Excerto: «(...) Como no interior da Estação Espacial Internacional (EEI) não acontece nada de anormal, ou inesperado, apenas a convivência tranquila dos seus tripulantes, a tensão narrativa nasce de dois acontecimentos paralelos, contemplados à distância: por um lado, o crescimento assustador de um supertufão, no Pacífico, que ameaça destruir arquipélagos inteiros e as costas da Ásia; por outro, a viagem simultânea de quatro astronautas em direção à lua, onde irão deixar as primeiras pegadas em mais de cinco décadas. Um e outro são pretextos para reflexões sobre o impacto da “avidez” humana no nosso planeta (as alterações climáticas) e sobre o futuro da exploração espacial (até onde conseguiremos ir?), mas o foco nunca deixa de estar na experiência da vida a bordo da EEI.

Mais do que contar uma história, ou um mosaico de histórias, Harvey quer colocar-nos, a nós leitores, no centro de uma experiência que nunca poderemos ter: a de viver sem gravidade, na fronteira da esfera terrestre, pairando sobre a beleza avassaladora do nosso planeta. O triunfo maior deste livro é o de encontrar formas de descrever o indescritível, de dizer o indizível, de fazer uma ode à Terra, que alguém compara a “um poema épico de versos cadenciados” — ideia com que a autora parece concordar, ou não fosse através da linguagem lírica, inventada e reinventada a cada passo, que procura captar o poder das imagens que silenciam os seus astronautas.

Um exemplo, entre muitos: “É África a repicar de luz.
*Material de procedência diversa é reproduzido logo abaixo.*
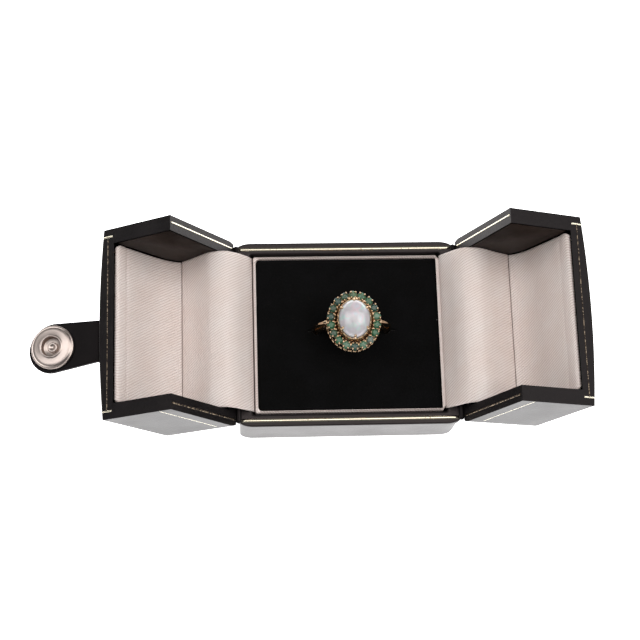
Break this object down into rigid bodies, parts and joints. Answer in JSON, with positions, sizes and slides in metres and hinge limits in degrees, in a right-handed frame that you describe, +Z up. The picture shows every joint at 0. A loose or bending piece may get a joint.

Quase se consegue ouvir, aquela luz, dentro da nave. Os íngremes desfiladeiros radiais da Gran Canária empilham-se pela ilha acima como um castelo de areia feito à pressa, e quando a cordilheira do Atlas anuncia o fim do deserto, as nuvens surgem na forma de um tubarão cuja cauda se agita ao encontro da costa sul de Espanha, com a ponta da barbatana a cutucar o sul dos Alpes, e o focinho não demorará a mergulhar no Mediterrâneo. A Albânia e o Montenegro têm montanhas de veludo.” E mesmo quando a escuridão da noite cobre grandes porções da quase esfera, ainda há lampejos espantosos: “Onde quer que se esteja acima da Terra, vê-se sempre algures a palpitação suave e errática de relâmpagos. Uma flor azul com laivos de prata a abrir-se e a fechar-se, elétrica e silenciosa.”

Na estação espacial, o dia termina como começou, ouvimos os ecos da tragédia provocada pelo supertufão, sabemos que a data é histórica, porque a humanidade vai voltar a pisar a lua, e os seis astronautas da EEI um dia poderão dizer que contribuíram para esse momento como mais um elo na longa cadeia da exploração espacial, mesmo se apenas se limitaram a seguir instruções, a cumprir tarefas preestabelecidas, um trabalho quase banal, como o do carpinteiro que faz uma mesa, trabalho em que reverbera, ainda assim, muito do esplendor a que foram assistindo ao espreitar pelas escotilhas».